2. April 2020

CARD will test a well-known drug in the fight against coronavirus

A research team from the center of excellence CARD at the Danish Cancer Society will collaborate with colleagues from the University of Helsinki to test whether allergy medicine can be used as a remedy for coronavirus. The researchers from CARD have so far experienced good results by using certain forms of allergy medicine in cancer treatment and hope that the same will apply in the fight against coronavirus.

The image shows a graphic illustration of the coronavirus.
The image shows a graphic illustration of the coronavirus. Photo: CDC/Unsplash

While the COVID-19 pandemic is plaguing the world, a group of researchers from the DNRF’s Center for Autophagy, Recirculation and Disease (CARD) at the Danish Cancer Society has teamed up with research colleagues from the University of Helsinki in the fight against coronavirus. Researchers from CARD have so far achieved good results by using certain forms of allergy medicine in cancer treatments, and together with their Finnish colleagues, they will test a specific type of allergy medicine as a remedy for the worldwide virus. To this end, the research team from CARD has just sent a package to the University of Helsinki containing the substances with which they work in the laboratories of the Danish Cancer Society.

“We have sent a package of 12 different substances that we work with that we believe can attack coronavirus,” said Professor Marja Jäättelä, head of center at CARD.

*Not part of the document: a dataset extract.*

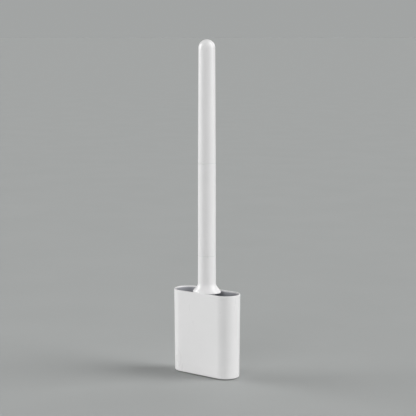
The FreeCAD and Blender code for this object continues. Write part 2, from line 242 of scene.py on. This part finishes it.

The package contains an antihistamine-type allergy medicine and is addressed to Finnish professor and virus expert Olli Vapalahti, who has developed a COVID-19 cell system in his laboratory at the University of Helsinki. Here, Vapalahti has developed cell models that can, among other things, test the coronavirus’s ability to divide and infect cells and how different substances act on the virus.

“Currently, there is a great deal of focus on malaria treatments such as chloroquine as well as hydroxychloroquine as possible treatments for COVID-19. They function mainly by disrupting the function of the lysosomes and thus the virus’s access to the cell,” said Jäättelä.

Well-tested drugs with few side effects

The initiative is based on CARD’s experience with research into so-called lysosomes, which are small organs in the cells of the cells, which are full of acid and enzymes and help to ensure that waste in the cells is broken down. In their research, Jäättelä and her research team have shown, among other things, that antihistamines can enhance the effect of chemotherapy by affecting the lysosomes. Since coronaviruses use the lysosomes to access the body’s cells, scientists will now test whether antihistamines will also affect the fight against COVID-19.

“Based on our knowledge of lysosomes and drugs that target lysosomes, we believe that some of the antihistamines that we have been investigating for many years may have a similar or even better effect on coronavirus,” said Jäättelä.

If the experiments in the laboratory at the University of Helsinki show good results, Jäättelä and the rest of the CARD research team hope that antihistamines will be tested quickly first on COVID-19 mouse models and then on patients.

“If our thesis holds, we will contact the health care system quickly. Chloroquine is not harmless, so if the antihistamines can be used, it will be safer. Antihistamines are old and well-tested drugs with very few side effects, so it will be a better solution,” said Jäättelä. She added:

“So even if we can’t completely remove the virus, we may be able to reduce the amount and thus prevent serious illness and death.”